— Exercise goal —
Gather every line that includes the word "frame", please.
▼
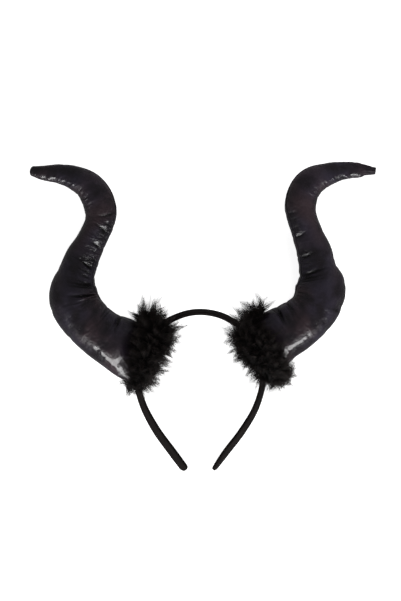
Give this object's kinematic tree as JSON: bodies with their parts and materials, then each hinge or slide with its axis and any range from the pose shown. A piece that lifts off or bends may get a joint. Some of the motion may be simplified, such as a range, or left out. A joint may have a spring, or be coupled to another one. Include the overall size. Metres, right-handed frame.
{
  "type": "horned crown headband",
  "caption": "Narrow fabric-covered headband with two tall stuffed fabric horns that curl outwards at the tip, each with a fluffy trim round its base.",
  "frame": {"origin": "middle of the whole piece's outline, on the surface that it lies on", "axes": "the piece lies on its back: +X across the front towards the right of the picture, +Y from the band's ends towards the horns' tips, +Z out of the front"},
  "size_m": [0.3192, 0.2858, 0.0613],
  "materials": {
    "band_cloth": "dull black woven cloth with fine lengthwise lines",
    "horn_cloth": "thin coated black cloth with a wet-looking gloss",
    "fluff": "soft black feathery fluff"
  },
  "bodies": {
    "root": {"headband": "band_cloth", "horn_left": "horn_cloth", "horn_right": "horn_cloth", "fur_left": "fluff", "fur_right": "fluff"}
  },
  "joints": []
}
▲
— Solution to this problem —
Give this object's kinematic tree as JSON: bodies with their parts and materials, then each hinge or slide with its axis and any range from the pose shown. A piece that lifts off or bends may get a joint. Some of the motion may be simplified, such as a range, or left out. A joint may have a spring, or be coupled to another one. Include the overall size. Metres, right-handed frame.
  "frame": {"origin": "middle of the whole piece's outline, on the surface that it lies on", "axes": "the piece lies on its back: +X across the front towards the right of the picture, +Y from the band's ends towards the horns' tips, +Z out of the front"},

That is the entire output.